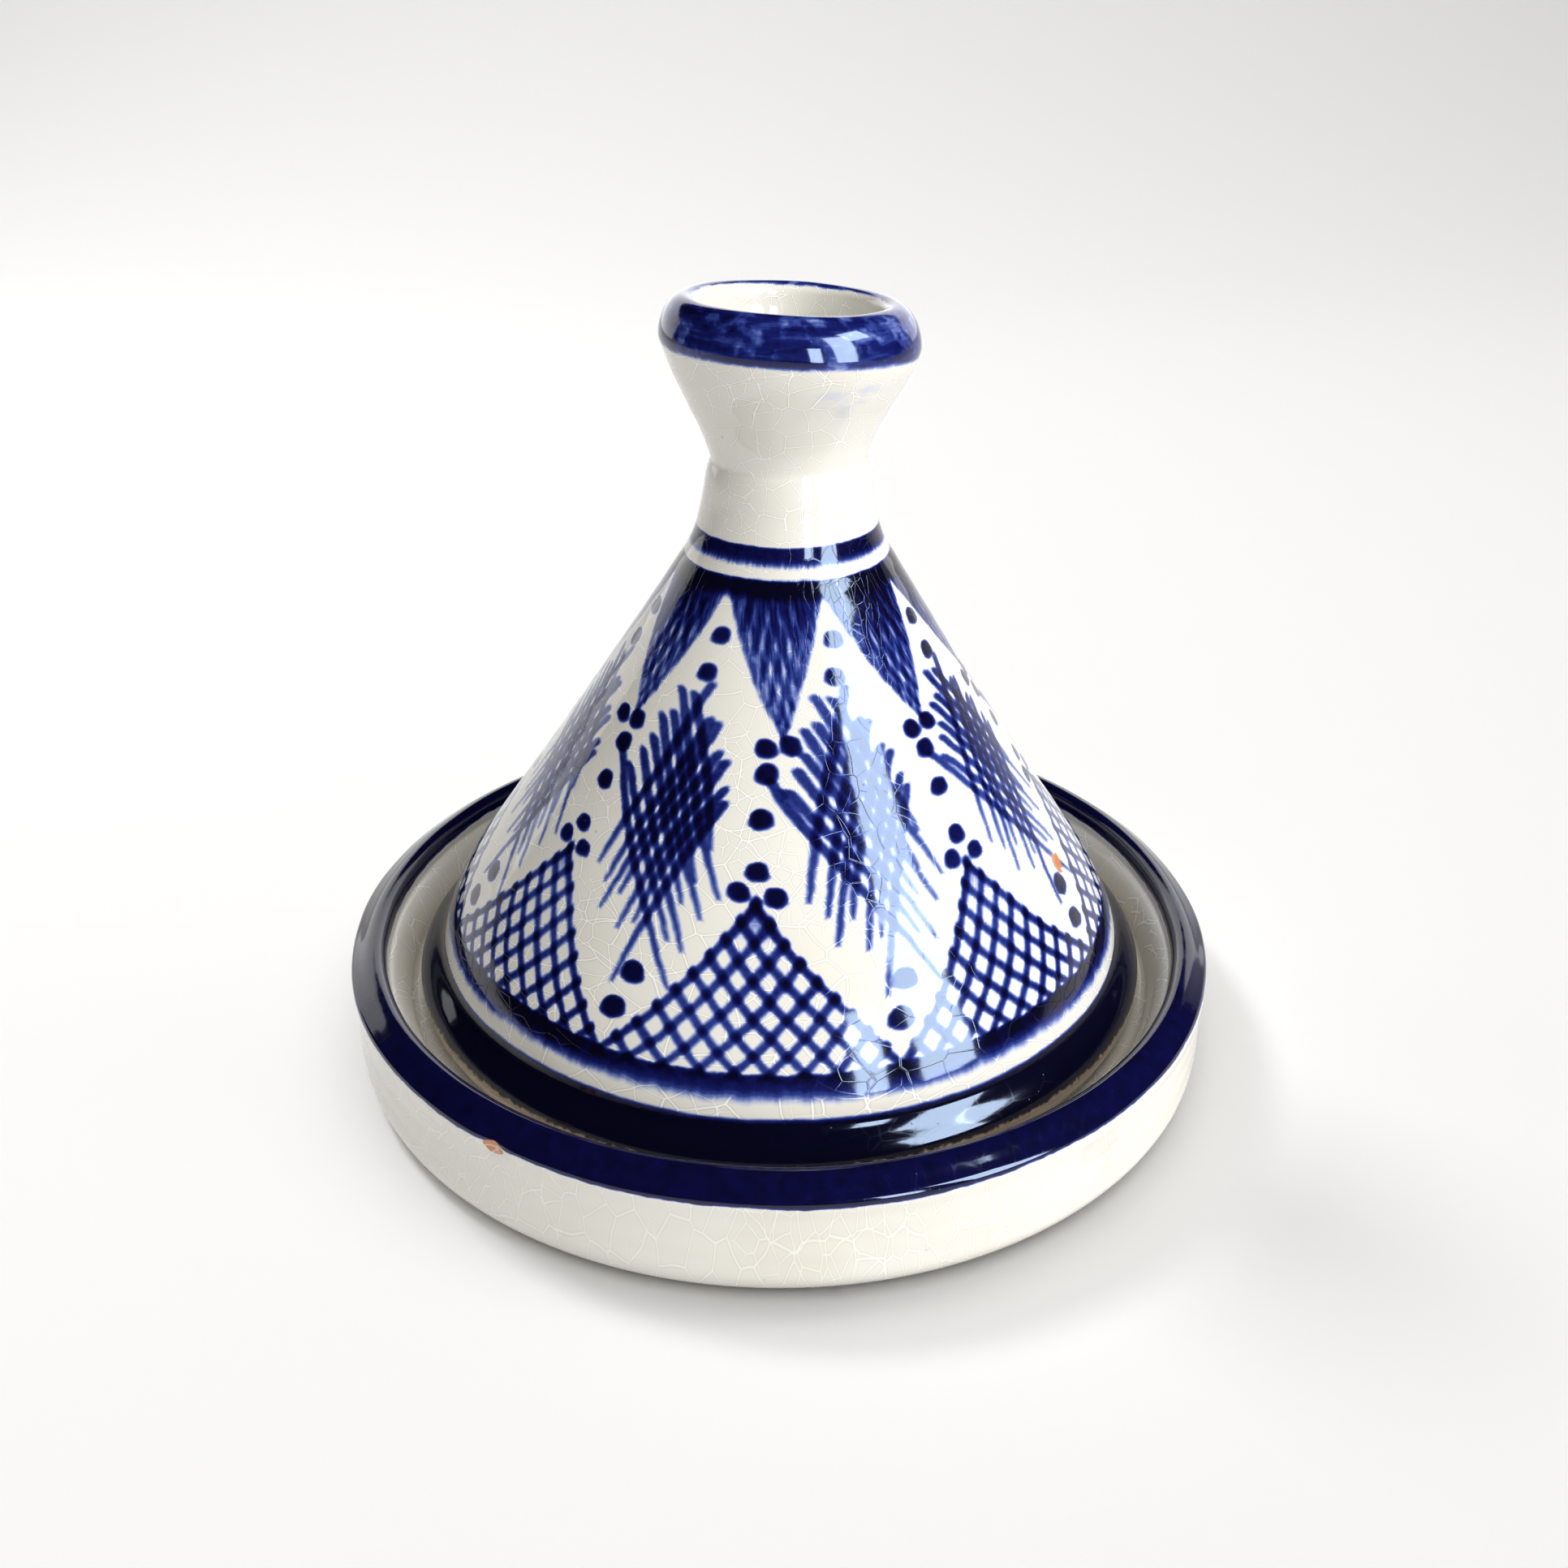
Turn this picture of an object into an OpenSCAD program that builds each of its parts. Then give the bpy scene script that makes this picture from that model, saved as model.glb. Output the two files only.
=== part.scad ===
// Painted tagine pot: a shallow round dish and the conical lid that lifts off it.
// Both are thrown in clay and glazed. Millimetres, +Z up.
// The origin is on the table, at the centre of the dish.

/* [Dish] */
// Diameter over the outside of the dish wall
dish_d = 150; // [140:1:165]
// Height of the dish, table to the top of its lip
dish_h = 21; // [20:0.5:26]
// Thickness of the rounded lip
lip_t = 6; // [5:0.5:7]
// Radius of the rounded corner between the wall and the foot
base_round = 4; // [2:0.5:5]
// Width of the ring that stands on the table
foot_w = 7; // [5:0.5:9]
// Hollow under the floor, inside the foot ring
foot_lift = 1.5; // [1:0.25:2]
// Thickness of the floor at its centre
floor_t = 4.5; // [4:0.25:5]

/* [Seat for the lid] */
// Height of the flat ledge that the lid stands on
ledge_z = 10; // [9:0.5:12]
// Width of the ledge
ledge_w = 8.5; // [7:0.5:10]
// Depth of the short upright face just inside the lip
lip_drop = 1.6; // [1:0.1:2]
// Gap left between the lid and the ledge
seat_gap = 0.1; // [0.05:0.05:0.3]

/* [Lid] */
// Diameter over the rolled foot of the lid
lid_d = 127.4; // [124:0.2:128]
// Thickness of the clay
lid_t = 5; // [4:0.25:6]
// Height of the rolled foot, from the ledge to its groove
lid_foot_h = 8.8; // [8:0.2:10]
// Depth of the groove between the rolled foot and the shoulder
lid_foot_flare = 4.2; // [3:0.1:5]
// Height above the ledge where the rounded shoulder becomes the straight cone
shoulder_h = 24; // [20:1:28]
// Radius where the shoulder becomes the straight cone
shoulder_r = 51.4; // [50:0.2:53]
// Height above the ledge of the top of the cone
cone_h = 74.5; // [70:0.5:80]
// Radius at the top of the cone
cone_top_r = 17.5; // [16:0.25:19]

/* [Knob] */
// Overall height of the pot with its lid on
total_h = 125; // [122:0.5:130]
// Height of the narrowest part of the neck, above the top of the cone
waist_h = 15.5; // [14:0.5:17]
// Radius of the narrowest part of the neck
waist_r = 12.2; // [11.5:0.1:13]
// Largest radius of the flared rim
rim_r = 19.6; // [18.5:0.1:21]
// Height from the rim's widest place up to its crest
rim_h = 6; // [5:0.5:7]
// Radius of the open mouth of the knob
mouth_r = 14.2; // [13.5:0.1:15]
// Depth of the cup inside the knob
cup_depth = 26; // [18:1:28]

/* [Hidden] */

turn_fn = 128;
curve_steps = 10;

white_glaze = [0.93, 0.91, 0.86];
painted_glaze = [0.80, 0.81, 0.86];

// dish
dish_r = dish_d / 2;
lip_r = lip_t / 2;
lip_mid = dish_r - lip_r;
lip_z = dish_h - lip_r;
lip_in = dish_r - lip_t;
ledge_out = lip_in - 3.7;
ledge_in = ledge_out - ledge_w;
foot_out = dish_r - base_round;
foot_in = foot_out - foot_w;
bowl_z = foot_lift + floor_t;

// lid
lid_r = lid_d / 2;
lid_z = ledge_z + seat_gap;
foot_edge_z = ledge_z + 3.8;
groove_z = ledge_z + lid_foot_h;
groove_r = lid_r - lid_foot_flare;
shoulder_z = ledge_z + shoulder_h;
cone_top_z = ledge_z + cone_h;
cone_slope = (shoulder_r - cone_top_r) / (cone_top_z - shoulder_z);
wall_across = lid_t * sqrt(1 + cone_slope * cone_slope);
lid_in = groove_r - lid_t * 0.4;
dome_z = cone_top_z - 5;
apex_z = cone_top_z + 4;

// knob
waist_z = cone_top_z + waist_h;
rim_z = total_h - rim_h;
crest_r = (rim_r + mouth_r) / 2 - 1.3;
cup_z = total_h - cup_depth;
cup_r = waist_r - lid_t;

// cubic curve from p0 to p3, pulled towards p1 and p2; the first point is left
// out, because it is the last point of the stretch before it
function curve(p0, p1, p2, p3, n = curve_steps) = [
    for (i = [1 : n])
        let (t = i / n, u = 1 - t)
            u * u * u * p0 + 3 * u * u * t * p1 + 3 * u * t * t * p2 + t * t * t * p3
];

// circular arc about [cx, cz] from angle a0 to angle a1
function arc(cx, cz, r, a0, a1, n = curve_steps) = [
    for (i = [0 : n])
        let (a = a0 + (a1 - a0) * i / n)
            [cx + r * cos(a), cz + r * sin(a)]
];

// radius of the lid's inner wall at height z, parallel to the straight cone
function inner_r(z) = shoulder_r - wall_across - (z - shoulder_z) * cone_slope;

function dish_outside() = concat(
    [[0, foot_lift], [foot_in - 1, foot_lift], [foot_in, 0]],
    arc(dish_r - base_round, base_round, base_round, -90, 0),
    arc(lip_mid, lip_z, lip_r, 0, 180, 16)
);

function dish_inside() = concat(
    [[lip_in, lip_z - lip_drop]],
    curve([lip_in, lip_z - lip_drop], [lip_in - 1.2, lip_z - lip_drop - 0.8],
          [ledge_out + 0.6, ledge_z + 2.4], [ledge_out, ledge_z]),
    [[ledge_in, ledge_z]],
    curve([ledge_in, ledge_z], [ledge_in - 2, ledge_z - 3.4],
          [ledge_in - 8, bowl_z + 0.3], [ledge_in - 24, bowl_z]),
    [[0, bowl_z]]
);

function lid_foot() = concat(
    [[lid_in, lid_z], [lid_r - 1.8, lid_z]],
    curve([lid_r - 1.8, lid_z], [lid_r - 0.5, lid_z + 0.4],
          [lid_r, foot_edge_z - 1.6], [lid_r, foot_edge_z]),
    curve([lid_r, foot_edge_z], [lid_r, foot_edge_z + 1.8],
          [groove_r + 0.5, groove_z - 1.9], [groove_r, groove_z])
);

function lid_cone() = concat(
    curve([groove_r, groove_z], [groove_r - 0.6, groove_z + 3],
          [shoulder_r + 4.6, shoulder_z - 6.6], [shoulder_r, shoulder_z]),
    curve([shoulder_r, shoulder_z],
          [shoulder_r - 14 * cone_slope - 0.7, shoulder_z + 14],
          [cone_top_r + 14 * cone_slope - 0.7, cone_top_z - 14],
          [cone_top_r, cone_top_z])
);

function lid_neck() = concat(
    curve([cone_top_r, cone_top_z], [cone_top_r - 3.6, cone_top_z + 6.4],
          [waist_r + 1.9, waist_z - 6.4], [waist_r, waist_z]),
    curve([waist_r, waist_z], [waist_r + 0.1, waist_z + 6],
          [rim_r - 0.2, rim_z - 5.5], [rim_r, rim_z]),
    curve([rim_r, rim_z], [rim_r, rim_z + 2.6],
          [crest_r + 2.2, total_h], [crest_r, total_h]),
    curve([crest_r, total_h], [crest_r - 0.9, total_h],
          [mouth_r, total_h - 0.6], [mouth_r, total_h - 1.8])
);

function lid_cup() = concat(
    curve([mouth_r, total_h - 1.8], [mouth_r - 0.2, total_h - 9],
          [cup_r + 0.2, cup_z + 12], [cup_r, cup_z + 5]),
    curve([cup_r, cup_z + 5], [cup_r, cup_z + 2],
          [cup_r - 3, cup_z], [0, cup_z])
);

function lid_inside() = concat(
    [[0, apex_z]],
    curve([0, apex_z], [6, apex_z],
          [inner_r(dome_z) - 2.5, dome_z + 3.7], [inner_r(dome_z), dome_z]),
    [[inner_r(shoulder_z), shoulder_z]],
    curve([inner_r(shoulder_z), shoulder_z],
          [inner_r(shoulder_z - 6), shoulder_z - 6],
          [lid_in, groove_z - 2], [lid_in, lid_z + 2])
);

module base_dish() {
    color(white_glaze)
        rotate_extrude($fn = turn_fn)
            polygon(concat(dish_outside(), dish_inside()));
}

module lid() {
    color(painted_glaze)
        rotate_extrude($fn = turn_fn)
            polygon(concat(lid_foot(), lid_cone(), lid_neck(), lid_cup(), lid_inside()));
}

base_dish();
lid();
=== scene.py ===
"""A small hand-painted tagine pot: a glazed dish with a conical lid that lifts off it.

The two pieces are turned shapes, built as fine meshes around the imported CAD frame.
Their glaze, crackle and cobalt painting are node materials worked out in millimetres
and degrees about the pot's own axis. Azimuth 0 is the side that faces the camera.
"""
import math

import bpy
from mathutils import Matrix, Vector, noise


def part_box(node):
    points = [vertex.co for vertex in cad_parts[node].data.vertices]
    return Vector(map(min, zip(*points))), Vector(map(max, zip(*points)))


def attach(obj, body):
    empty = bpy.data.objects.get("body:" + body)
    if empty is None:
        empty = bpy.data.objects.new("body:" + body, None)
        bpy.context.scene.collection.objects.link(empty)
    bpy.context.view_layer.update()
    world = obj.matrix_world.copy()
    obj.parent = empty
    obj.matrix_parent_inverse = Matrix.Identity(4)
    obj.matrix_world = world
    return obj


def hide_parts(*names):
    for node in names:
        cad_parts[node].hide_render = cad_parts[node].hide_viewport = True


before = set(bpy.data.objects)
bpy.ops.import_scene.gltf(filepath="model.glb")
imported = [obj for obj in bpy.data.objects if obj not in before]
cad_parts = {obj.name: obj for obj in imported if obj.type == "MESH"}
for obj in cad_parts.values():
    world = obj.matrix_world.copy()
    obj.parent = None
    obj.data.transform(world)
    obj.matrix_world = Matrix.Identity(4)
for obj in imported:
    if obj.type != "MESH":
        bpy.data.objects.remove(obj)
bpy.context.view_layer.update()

MM = 0.001

# ---------------------------------------------------------------- outlines

STEP = 1.0          # spacing of outline points where they show, mm
HIDDEN_STEP = 2.6   # and where they don't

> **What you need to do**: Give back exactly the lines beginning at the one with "obj.matrix_world = Matrix.Identity(4)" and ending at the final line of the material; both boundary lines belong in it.

> **Solution below**:
    obj.matrix_world = Matrix.Identity(4)
for obj in imported:
    if obj.type != "MESH":
        bpy.data.objects.remove(obj)
bpy.context.view_layer.update()

MM = 0.001

# ---------------------------------------------------------------- outlines

STEP = 1.0          # spacing of outline points where they show, mm
HIDDEN_STEP = 2.6   # and where they don't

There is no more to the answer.